> [Data segment]
(begin)
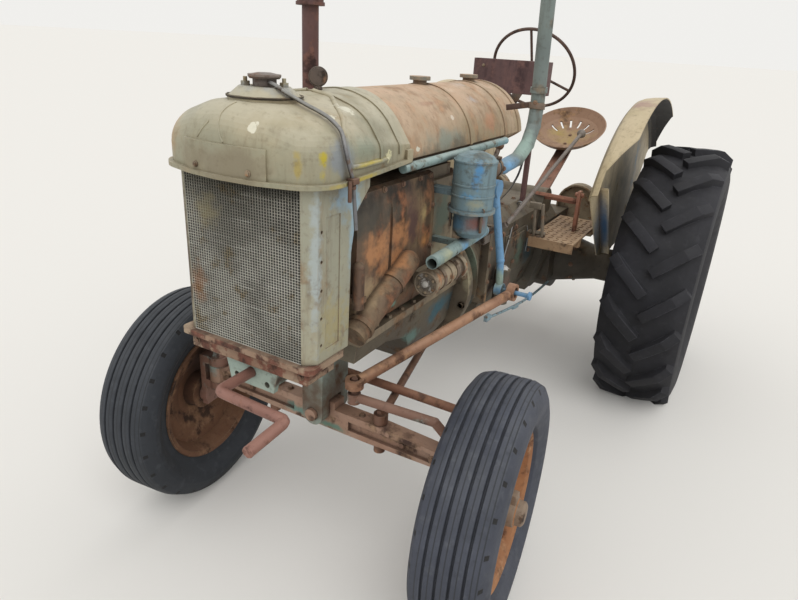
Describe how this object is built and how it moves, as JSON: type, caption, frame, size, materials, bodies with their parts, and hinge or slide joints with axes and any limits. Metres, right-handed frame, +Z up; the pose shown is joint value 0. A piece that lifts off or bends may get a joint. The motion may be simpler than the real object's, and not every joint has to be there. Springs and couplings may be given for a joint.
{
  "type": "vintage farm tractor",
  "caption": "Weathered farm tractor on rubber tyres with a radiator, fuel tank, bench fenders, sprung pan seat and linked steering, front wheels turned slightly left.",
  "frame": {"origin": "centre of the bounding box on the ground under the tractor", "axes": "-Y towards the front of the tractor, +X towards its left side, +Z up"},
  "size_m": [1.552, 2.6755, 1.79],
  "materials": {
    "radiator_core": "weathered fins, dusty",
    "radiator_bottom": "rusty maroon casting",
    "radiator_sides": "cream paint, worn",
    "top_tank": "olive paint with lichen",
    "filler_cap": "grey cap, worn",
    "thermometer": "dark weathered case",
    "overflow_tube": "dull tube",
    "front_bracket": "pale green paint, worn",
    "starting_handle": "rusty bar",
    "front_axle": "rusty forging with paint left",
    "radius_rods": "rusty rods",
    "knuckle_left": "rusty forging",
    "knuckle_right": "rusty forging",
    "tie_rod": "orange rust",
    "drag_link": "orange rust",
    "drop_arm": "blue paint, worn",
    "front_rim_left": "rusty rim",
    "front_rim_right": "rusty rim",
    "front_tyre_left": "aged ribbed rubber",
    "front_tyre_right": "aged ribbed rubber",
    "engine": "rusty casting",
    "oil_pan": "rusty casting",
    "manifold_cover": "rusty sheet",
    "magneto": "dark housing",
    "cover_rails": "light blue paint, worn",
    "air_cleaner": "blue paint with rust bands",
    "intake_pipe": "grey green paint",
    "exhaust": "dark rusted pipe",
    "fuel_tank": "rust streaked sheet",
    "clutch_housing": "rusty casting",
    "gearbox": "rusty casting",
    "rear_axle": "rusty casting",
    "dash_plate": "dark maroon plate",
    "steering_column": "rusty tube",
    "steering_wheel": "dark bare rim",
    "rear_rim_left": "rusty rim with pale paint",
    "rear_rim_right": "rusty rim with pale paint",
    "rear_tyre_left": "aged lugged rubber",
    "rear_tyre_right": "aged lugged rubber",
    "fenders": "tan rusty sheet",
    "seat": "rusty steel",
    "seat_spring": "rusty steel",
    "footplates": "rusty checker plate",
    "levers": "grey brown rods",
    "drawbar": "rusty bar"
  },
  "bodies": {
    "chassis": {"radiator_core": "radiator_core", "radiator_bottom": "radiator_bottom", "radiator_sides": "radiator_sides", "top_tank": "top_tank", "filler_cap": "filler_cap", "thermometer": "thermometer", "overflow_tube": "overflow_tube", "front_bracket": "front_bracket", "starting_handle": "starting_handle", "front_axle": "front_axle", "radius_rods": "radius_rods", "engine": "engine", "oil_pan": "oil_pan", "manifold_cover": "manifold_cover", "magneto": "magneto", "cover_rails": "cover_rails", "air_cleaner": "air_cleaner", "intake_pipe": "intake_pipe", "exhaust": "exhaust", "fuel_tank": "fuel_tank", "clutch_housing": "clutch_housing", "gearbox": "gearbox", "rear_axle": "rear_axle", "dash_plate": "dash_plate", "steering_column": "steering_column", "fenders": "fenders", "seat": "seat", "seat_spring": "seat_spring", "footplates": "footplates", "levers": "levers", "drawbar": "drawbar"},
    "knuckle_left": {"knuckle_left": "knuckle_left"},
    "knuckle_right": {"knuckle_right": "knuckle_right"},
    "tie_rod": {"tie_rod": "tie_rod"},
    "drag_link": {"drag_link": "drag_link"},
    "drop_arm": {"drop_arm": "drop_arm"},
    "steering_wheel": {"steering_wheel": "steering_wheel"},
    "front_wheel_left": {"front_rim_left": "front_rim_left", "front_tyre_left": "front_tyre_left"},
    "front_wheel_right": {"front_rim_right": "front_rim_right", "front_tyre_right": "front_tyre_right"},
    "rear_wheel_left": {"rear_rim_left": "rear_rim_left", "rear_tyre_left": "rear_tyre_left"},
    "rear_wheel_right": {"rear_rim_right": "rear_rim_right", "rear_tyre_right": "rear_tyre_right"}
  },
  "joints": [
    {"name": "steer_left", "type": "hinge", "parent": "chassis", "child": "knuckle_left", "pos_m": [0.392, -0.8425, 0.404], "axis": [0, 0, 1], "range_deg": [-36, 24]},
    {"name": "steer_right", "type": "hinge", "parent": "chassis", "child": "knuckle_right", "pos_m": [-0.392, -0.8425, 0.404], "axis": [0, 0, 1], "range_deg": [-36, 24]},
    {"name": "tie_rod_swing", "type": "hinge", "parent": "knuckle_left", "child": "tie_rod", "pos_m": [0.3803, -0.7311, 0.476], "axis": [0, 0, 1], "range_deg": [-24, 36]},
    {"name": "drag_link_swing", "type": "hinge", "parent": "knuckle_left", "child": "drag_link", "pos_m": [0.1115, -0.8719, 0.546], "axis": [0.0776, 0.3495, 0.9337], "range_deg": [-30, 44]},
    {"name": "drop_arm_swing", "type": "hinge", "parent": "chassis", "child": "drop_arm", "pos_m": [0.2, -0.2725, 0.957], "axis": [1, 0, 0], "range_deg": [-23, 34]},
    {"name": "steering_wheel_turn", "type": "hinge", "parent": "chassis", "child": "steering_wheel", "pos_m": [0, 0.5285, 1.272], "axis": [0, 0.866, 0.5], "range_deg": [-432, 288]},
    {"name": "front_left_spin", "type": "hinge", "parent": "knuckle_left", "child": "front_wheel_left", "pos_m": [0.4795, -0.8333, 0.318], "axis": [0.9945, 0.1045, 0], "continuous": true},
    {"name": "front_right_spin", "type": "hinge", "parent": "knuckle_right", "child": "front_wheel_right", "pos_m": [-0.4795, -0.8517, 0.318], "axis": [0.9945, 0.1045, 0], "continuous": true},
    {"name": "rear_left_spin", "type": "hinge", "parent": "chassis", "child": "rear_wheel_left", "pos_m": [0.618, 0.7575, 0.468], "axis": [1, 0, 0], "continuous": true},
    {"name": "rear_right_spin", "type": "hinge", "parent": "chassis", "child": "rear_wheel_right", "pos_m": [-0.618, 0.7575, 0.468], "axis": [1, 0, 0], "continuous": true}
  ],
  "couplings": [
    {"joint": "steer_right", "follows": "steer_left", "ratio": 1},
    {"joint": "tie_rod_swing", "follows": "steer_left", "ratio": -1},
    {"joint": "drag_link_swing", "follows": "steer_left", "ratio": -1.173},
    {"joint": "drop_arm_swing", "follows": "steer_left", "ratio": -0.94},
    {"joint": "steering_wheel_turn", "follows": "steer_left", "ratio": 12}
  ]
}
(end)
> [Written request] Print the material once more, exactly.

> [Answer to the exercise]
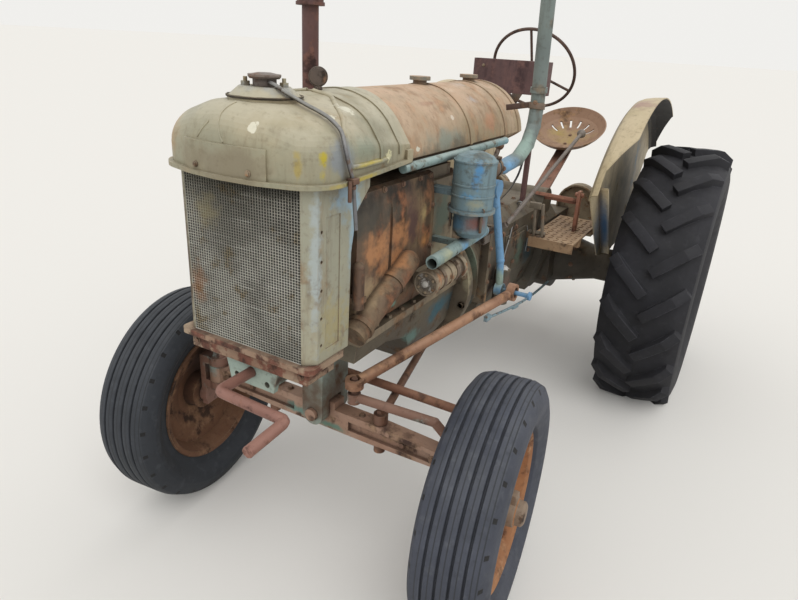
Describe how this object is built and how it moves, as JSON: type, caption, frame, size, materials, bodies with their parts, and hinge or slide joints with axes and any limits. Metres, right-handed frame, +Z up; the pose shown is joint value 0. A piece that lifts off or bends may get a joint. The motion may be simpler than the real object's, and not every joint has to be there. Springs and couplings may be given for a joint.
{
  "type": "vintage farm tractor",
  "caption": "Weathered farm tractor on rubber tyres with a radiator, fuel tank, bench fenders, sprung pan seat and linked steering, front wheels turned slightly left.",
  "frame": {"origin": "centre of the bounding box on the ground under the tractor", "axes": "-Y towards the front of the tractor, +X towards its left side, +Z up"},
  "size_m": [1.552, 2.6755, 1.79],
  "materials": {
    "radiator_core": "weathered fins, dusty",
    "radiator_bottom": "rusty maroon casting",
    "radiator_sides": "cream paint, worn",
    "top_tank": "olive paint with lichen",
    "filler_cap": "grey cap, worn",
    "thermometer": "dark weathered case",
    "overflow_tube": "dull tube",
    "front_bracket": "pale green paint, worn",
    "starting_handle": "rusty bar",
    "front_axle": "rusty forging with paint left",
    "radius_rods": "rusty rods",
    "knuckle_left": "rusty forging",
    "knuckle_right": "rusty forging",
    "tie_rod": "orange rust",
    "drag_link": "orange rust",
    "drop_arm": "blue paint, worn",
    "front_rim_left": "rusty rim",
    "front_rim_right": "rusty rim",
    "front_tyre_left": "aged ribbed rubber",
    "front_tyre_right": "aged ribbed rubber",
    "engine": "rusty casting",
    "oil_pan": "rusty casting",
    "manifold_cover": "rusty sheet",
    "magneto": "dark housing",
    "cover_rails": "light blue paint, worn",
    "air_cleaner": "blue paint with rust bands",
    "intake_pipe": "grey green paint",
    "exhaust": "dark rusted pipe",
    "fuel_tank": "rust streaked sheet",
    "clutch_housing": "rusty casting",
    "gearbox": "rusty casting",
    "rear_axle": "rusty casting",
    "dash_plate": "dark maroon plate",
    "steering_column": "rusty tube",
    "steering_wheel": "dark bare rim",
    "rear_rim_left": "rusty rim with pale paint",
    "rear_rim_right": "rusty rim with pale paint",
    "rear_tyre_left": "aged lugged rubber",
    "rear_tyre_right": "aged lugged rubber",
    "fenders": "tan rusty sheet",
    "seat": "rusty steel",
    "seat_spring": "rusty steel",
    "footplates": "rusty checker plate",
    "levers": "grey brown rods",
    "drawbar": "rusty bar"
  },
  "bodies": {
    "chassis": {"radiator_core": "radiator_core", "radiator_bottom": "radiator_bottom", "radiator_sides": "radiator_sides", "top_tank": "top_tank", "filler_cap": "filler_cap", "thermometer": "thermometer", "overflow_tube": "overflow_tube", "front_bracket": "front_bracket", "starting_handle": "starting_handle", "front_axle": "front_axle", "radius_rods": "radius_rods", "engine": "engine", "oil_pan": "oil_pan", "manifold_cover": "manifold_cover", "magneto": "magneto", "cover_rails": "cover_rails", "air_cleaner": "air_cleaner", "intake_pipe": "intake_pipe", "exhaust": "exhaust", "fuel_tank": "fuel_tank", "clutch_housing": "clutch_housing", "gearbox": "gearbox", "rear_axle": "rear_axle", "dash_plate": "dash_plate", "steering_column": "steering_column", "fenders": "fenders", "seat": "seat", "seat_spring": "seat_spring", "footplates": "footplates", "levers": "levers", "drawbar": "drawbar"},
    "knuckle_left": {"knuckle_left": "knuckle_left"},
    "knuckle_right": {"knuckle_right": "knuckle_right"},
    "tie_rod": {"tie_rod": "tie_rod"},
    "drag_link": {"drag_link": "drag_link"},
    "drop_arm": {"drop_arm": "drop_arm"},
    "steering_wheel": {"steering_wheel": "steering_wheel"},
    "front_wheel_left": {"front_rim_left": "front_rim_left", "front_tyre_left": "front_tyre_left"},
    "front_wheel_right": {"front_rim_right": "front_rim_right", "front_tyre_right": "front_tyre_right"},
    "rear_wheel_left": {"rear_rim_left": "rear_rim_left", "rear_tyre_left": "rear_tyre_left"},
    "rear_wheel_right": {"rear_rim_right": "rear_rim_right", "rear_tyre_right": "rear_tyre_right"}
  },
  "joints": [
    {"name": "steer_left", "type": "hinge", "parent": "chassis", "child": "knuckle_left", "pos_m": [0.392, -0.8425, 0.404], "axis": [0, 0, 1], "range_deg": [-36, 24]},
    {"name": "steer_right", "type": "hinge", "parent": "chassis", "child": "knuckle_right", "pos_m": [-0.392, -0.8425, 0.404], "axis": [0, 0, 1], "range_deg": [-36, 24]},
    {"name": "tie_rod_swing", "type": "hinge", "parent": "knuckle_left", "child": "tie_rod", "pos_m": [0.3803, -0.7311, 0.476], "axis": [0, 0, 1], "range_deg": [-24, 36]},
    {"name": "drag_link_swing", "type": "hinge", "parent": "knuckle_left", "child": "drag_link", "pos_m": [0.1115, -0.8719, 0.546], "axis": [0.0776, 0.3495, 0.9337], "range_deg": [-30, 44]},
    {"name": "drop_arm_swing", "type": "hinge", "parent": "chassis", "child": "drop_arm", "pos_m": [0.2, -0.2725, 0.957], "axis": [1, 0, 0], "range_deg": [-23, 34]},
    {"name": "steering_wheel_turn", "type": "hinge", "parent": "chassis", "child": "steering_wheel", "pos_m": [0, 0.5285, 1.272], "axis": [0, 0.866, 0.5], "range_deg": [-432, 288]},
    {"name": "front_left_spin", "type": "hinge", "parent": "knuckle_left", "child": "front_wheel_left", "pos_m": [0.4795, -0.8333, 0.318], "axis": [0.9945, 0.1045, 0], "continuous": true},
    {"name": "front_right_spin", "type": "hinge", "parent": "knuckle_right", "child": "front_wheel_right", "pos_m": [-0.4795, -0.8517, 0.318], "axis": [0.9945, 0.1045, 0], "continuous": true},
    {"name": "rear_left_spin", "type": "hinge", "parent": "chassis", "child": "rear_wheel_left", "pos_m": [0.618, 0.7575, 0.468], "axis": [1, 0, 0], "continuous": true},
    {"name": "rear_right_spin", "type": "hinge", "parent": "chassis", "child": "rear_wheel_right", "pos_m": [-0.618, 0.7575, 0.468], "axis": [1, 0, 0], "continuous": true}
  ],
  "couplings": [
    {"joint": "steer_right", "follows": "steer_left", "ratio": 1},
    {"joint": "tie_rod_swing", "follows": "steer_left", "ratio": -1},
    {"joint": "drag_link_swing", "follows": "steer_left", "ratio": -1.173},
    {"joint": "drop_arm_swing", "follows": "steer_left", "ratio": -0.94},
    {"joint": "steering_wheel_turn", "follows": "steer_left", "ratio": 12}
  ]
}